You can spend as little or as much as you want. However, most businesses invest $10 or more a day to run an advertising campaign on YouTube. If you set a daily budget, Google will only charge you up until that amount, making YouTube ads a relatively safe investment.
If you decide to advertise on TikTok, you can select a daily or lifetime budget that can be adjusted at any point during your campaign. However, at the campaign level, you must have a minimum daily and total budget of $50. For an ad group level, your budget must exceed $20 daily.
It’s also important to note that TikTok doesn’t use cost-per-click as a metric. Instead, it uses cost-per-mille (CPM), which means cost per 1000 views. TikTok ads start at $10 per CPM, so it’s possible to make an impact at a relatively low cost.

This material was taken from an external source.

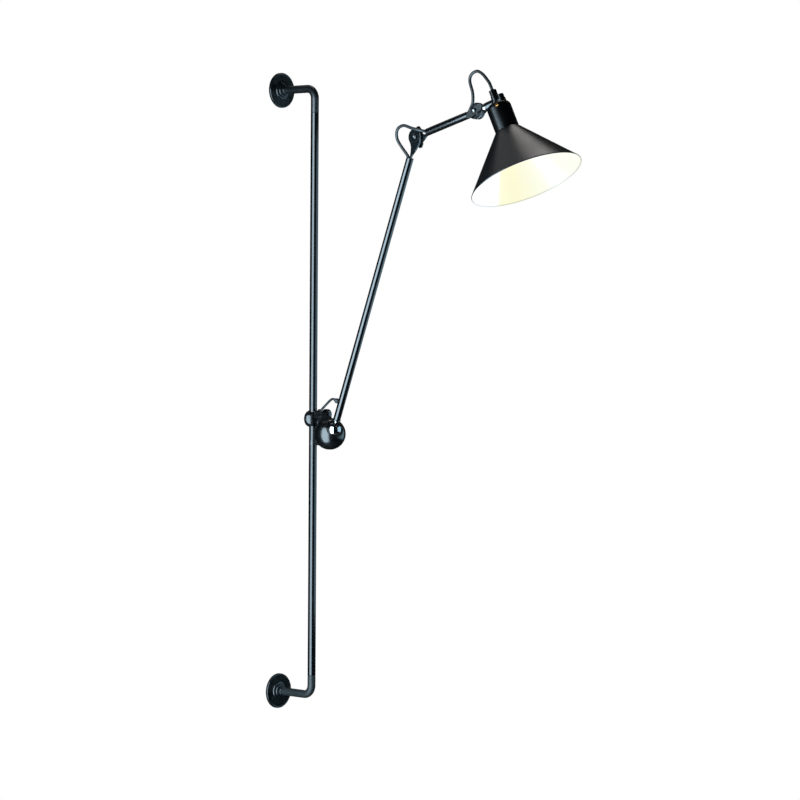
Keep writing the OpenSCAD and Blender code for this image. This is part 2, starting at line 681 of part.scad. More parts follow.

Which platform is right for your business?
One final question remains — which platform is better for my business? Ultimately, the answer hinges on several factors.
First, who is your target audience? As you can see, both YouTube and TikTok boast diverse audiences, but TikTok commands a younger, predominantly female audience. YouTube, on the other hand, is popular across multiple age groups. To state the obvious, you should prioritize the platform that will reach your audience.
Second, what type of content do you want to make? Does it lend itself more to lighthearted, snappy videos or longer, more in-depth ones? Is 15 seconds long enough to convey your message, or do you need more time?
Lastly, it’s important to consider your budget. YouTube offers more flexibility in choosing a daily budget. And, since it follows a cost-per-view pricing model, you only pay when a user takes action. To run a campaign on TikTok, you must commit to a daily budget of $50, which quickly adds up.
With these questions in mind, you have a better idea of which platform is right for your business. But remember, marketing is all about experimentation. You don’t need to commit to one platform right away — in fact, it may be useful to run side experiments on both to see what results you get.